Ne constitue pas une entreprise nouvelle, une société réalisant des plans, mais dont les directives du client lui interdisait tout rôle de conception et qui disposait de moyens matériels et financiers limités.
La simple transformation, sans création d'une personne morale distincte et sans changement de régime fiscal, d'une entreprise individuelle en société de fait, en l'absence d'apport ou de modification des éléments d'actif, est exclue du régime d'exonération.

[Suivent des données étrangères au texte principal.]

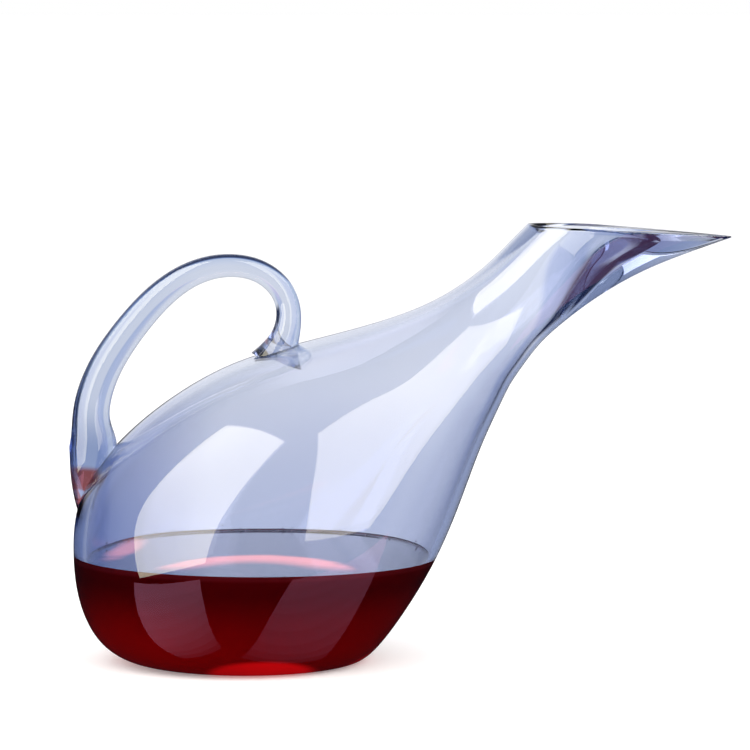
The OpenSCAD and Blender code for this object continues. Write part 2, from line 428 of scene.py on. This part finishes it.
# the first rings of the hollow are level, so their own spacing comes from the slices
low = ring(hollow(np.linspace(0, 1.2, 10), GROW), U)
zcut = low[-1, :, 2].max() + 0.05
side = np.array([r for r in side if r[:, 2].min() > zcut])
rim = side[-1]
centre = np.array([rim[:, 0].mean(), 0, 0])
inward = unit((centre - rim) * np.array([1, 1, 0]))
tops = []
for d in (0.35, 0.8, 1.3, 1.9, 2.7, 3.8, 5.2, 7):
    p = rim + inward * d
    p[:, 2] = LEVEL - 0.02 + (climb + 0.02) * math.exp(-d / 1.15)
    tops.append(p)
flatr = tops[-1].copy()
flatr[:, 2] = LEVEL
for f in np.linspace(0.94, 0.06, 14):
    p = centre + (flatr - centre) * f
    p[:, 2] = LEVEL
    tops.append(p)
floor_w = [floor_ring(f, GROW) for f in FLOOR_K[::-1]]
wrows = np.concatenate([np.array(floor_w), low, side, np.array(tops)])
n_side = len(floor_w) + len(low) + len(side)
q0 = hollow([0], GROW)[0]
wine = grid_mesh("wine_body", wrows, first=[0, 0, q0[1] + DOME], last=[centre[0], 0, LEVEL])

# wine seen through the glass wall; its base colour carries painted light, brighter red towards the bottom and the left
m_wine, nt, p = nodes_of("red_wine_painted_glow")
co = object_coords(nt)
sep = nt.nodes.new("ShaderNodeSeparateXYZ")
nt.links.new(co, sep.inputs[0])
X, Y, Z = sep.outputs
near_bottom = mapped(nt, Z, 0.004, 0.046, 1, 0)
left = mapped(nt, X, -0.075, 0.03, 1, 0)
cloud = noise(nt, 22, 3, 0.5, co)
glow = math_node(nt, "MULTIPLY", near_bottom, math_node(nt, "ADD", math_node(nt, "MULTIPLY", left, 0.65), 0.35))
glow = math_node(nt, "MULTIPLY", glow, mapped(nt, cloud, 0.3, 0.7, 0.85, 1.15))
base = mixed(nt, glow, (0.105, 0.0001, 0.0012), (0.60, 0.0004, 0.0003))
rr = math_node(nt, "SQRT", math_node(nt, "ADD", math_node(nt, "MULTIPLY", X, X), math_node(nt, "MULTIPLY", Y, Y)))
# painted light: bright red over the punt, where light comes up through it
punt = math_node(nt, "MULTIPLY", mapped(nt, rr, 0.030, 0.052, 1, 0), mapped(nt, Z, 0.006, 0.014, 1, 0))
base = mixed(nt, punt, base, (0.95, 0.008, 0.005))
top_edge = mapped(nt, Z, LEVEL / 1000 - 0.0022, LEVEL / 1000 - 0.0004, 0, 1)
base = mixed(nt, top_edge, base, (0.16, 0.006, 0.008))
nt.links.new(base, p.inputs["Base Color"])
# light that has come through the wine: a faint red all through its lower part, and the punt's bright edge
around_x = math_node(nt, "MULTIPLY", math_node(nt, "SUBTRACT", X, 0.003), 39.0)
around_y = math_node(nt, "MULTIPLY", Y, 36.0)
height = math_node(nt, "MULTIPLY", math_node(nt, "SUBTRACT", Z, 0.0035), 150.0)
spots = []
for axis, strength in ((around_x, 1), (around_y, 0.4)):
    far = math_node(nt, "SQRT", math_node(nt, "ADD", math_node(nt, "MULTIPLY", axis, axis), math_node(nt, "MULTIPLY", height, height)))
    spots.append(mapped(nt, far, 1.12, 0.80, 0, strength))
spot = math_node(nt, "MULTIPLY", math_node(nt, "MAXIMUM", *spots), mapped(nt, cloud, 0.3, 0.7, 0.8, 1.1))
lower = mapped(nt, Z, 0.044, 0.026, 0.0, 0.036)
lower = math_node(nt, "ADD", lower, math_node(nt, "MULTIPLY", mapped(nt, Z, 0.026, 0.006, 0, 0.040), math_node(nt, "ADD", math_node(nt, "MULTIPLY", left, 0.7), 0.3)))
nt.links.new(mixed(nt, math_node(nt, "ADD", math_node(nt, "MULTIPLY", spot, 0.55), lower), (0, 0, 0), (1.0, 0.004, 0.006)), p.inputs["Emission Color"])
p.inputs["Emission Strength"].default_value = 1.0
nt.links.new(mapped(nt, cloud, 0.2, 0.8, 0.25, 0.32), p.inputs["Roughness"])
p.inputs["Specular IOR Level"].default_value = 0.0
p.inputs["IOR"].default_value = 1.34

# the wine's open surface
m_top, nt, p = nodes_of("red_wine_surface")
co = object_coords(nt)
sep = nt.nodes.new("ShaderNodeSeparateXYZ")
nt.links.new(co, sep.inputs[0])
X, Y, Z = sep.outputs
cloud = noise(nt, 30, 3, 0.55, co)
# painted reflection: looked down on, the wine is dark red; seen along its surface its base colour is painted the pale
# blue of the glass round it
lw = nt.nodes.new("ShaderNodeLayerWeight")
lw.inputs["Blend"].default_value = 0.5
low_look = mapped(nt, lw.outputs["Facing"], 0.50, 0.88, 0, 1)
steep = mixed(nt, mapped(nt, cloud, 0.3, 0.7, 0, 1), (0.085, 0.0008, 0.004), (0.125, 0.0012, 0.005))
along = mixed(nt, mapped(nt, cloud, 0.3, 0.7, 0, 1), (0.034, 0.030, 0.060), (0.060, 0.040, 0.080))
base = mixed(nt, low_look, steep, along)
# light gathered by the wine's curved side glows in an arc under the surface, and in a patch near the tail
xx = math_node(nt, "DIVIDE", math_node(nt, "SUBTRACT", X, 0.001), 0.047)
yy = math_node(nt, "DIVIDE", math_node(nt, "ADD", Y, 0.062), 0.052)
r2 = math_node(nt, "SQRT", math_node(nt, "ADD", math_node(nt, "MULTIPLY", xx, xx), math_node(nt, "MULTIPLY", yy, yy)))
ripple = math_node(nt, "MULTIPLY", math_node(nt, "SUBTRACT", noise(nt, 30, 3, 0.6, stretched(nt, co, (0.5, 1.6, 1))), 0.5), 0.25)
r2 = math_node(nt, "ADD", r2, ripple)
arc = math_node(nt, "MULTIPLY", mapped(nt, r2, 0.45, 0.86, 0.0, 1), mapped(nt, r2, 0.93, 1.08, 1, 0))
arc = math_node(nt, "MULTIPLY", arc, mapped(nt, Y, -0.060, -0.035, 0, 1))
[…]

Un prothésiste dentaire partageant avec son père les locaux, le matériel, et la clientèle ne peut bénéficier des allégements fiscaux prévus, dès lors que cette communauté de moyen et clientèle caractérise l'extension d'une activité préexistante.
Si malgré ces quelques conseils, vous hésitez encore à créer votre entreprise dans une zone défavorisée du territoire afin de répondre à l'appel du Gouvernement, sachez qu'il existe, outre l'exonération temporaire d'impôt sur les bénéfices, d'autres avantages fiscaux en matière de taxe professionnelle, de taxe foncière sur les propriétés bâties et même en matière de droit d'enregistrement.
De plus vous avez la possibilité d'obtenir de l'administration fiscale un accord préalable sur l'éligibilité de votre situation au régime de faveur. Cet accord, rendu possible en application de l'article L. 80 B du LPF (N° Lexbase : L1387DP3), doit être formulé, par écrit, préalablement à l'opération en cause.
Si l'administration ne vous répond pas dans un délai de trois mois, à compter de la réception de la demande ou de la réception de la totalité des éléments nécessaires dans l'hypothèse où celle-ci a été amenée à vous demander des précisions complémentaires, son accord vous est tacitement acquis.
D'autre part, vous pouvez aussi consulter, dans chaque direction territoriale des services fiscaux, un correspondant départemental qui vous renseignera et se prononcera sur l'éligibilité au dispositif de votre entreprise, mais ce, à condition que vous ayez, auparavant, sollicité un accord de l'administration. Cet avis engage l'administration fiscale et vous permet de vous prévaloir pour l'avenir d'une prise de position formelle du service fiscal (QE n° 32506 de Jean-Jacques Delvaux, JOANQ du 27 novembre 1995, p. 4984, min. Economie et Finances, réponse publ. du 22 avril 1996, p. 2195, 10e législature N° Lexbase : L2102DYI).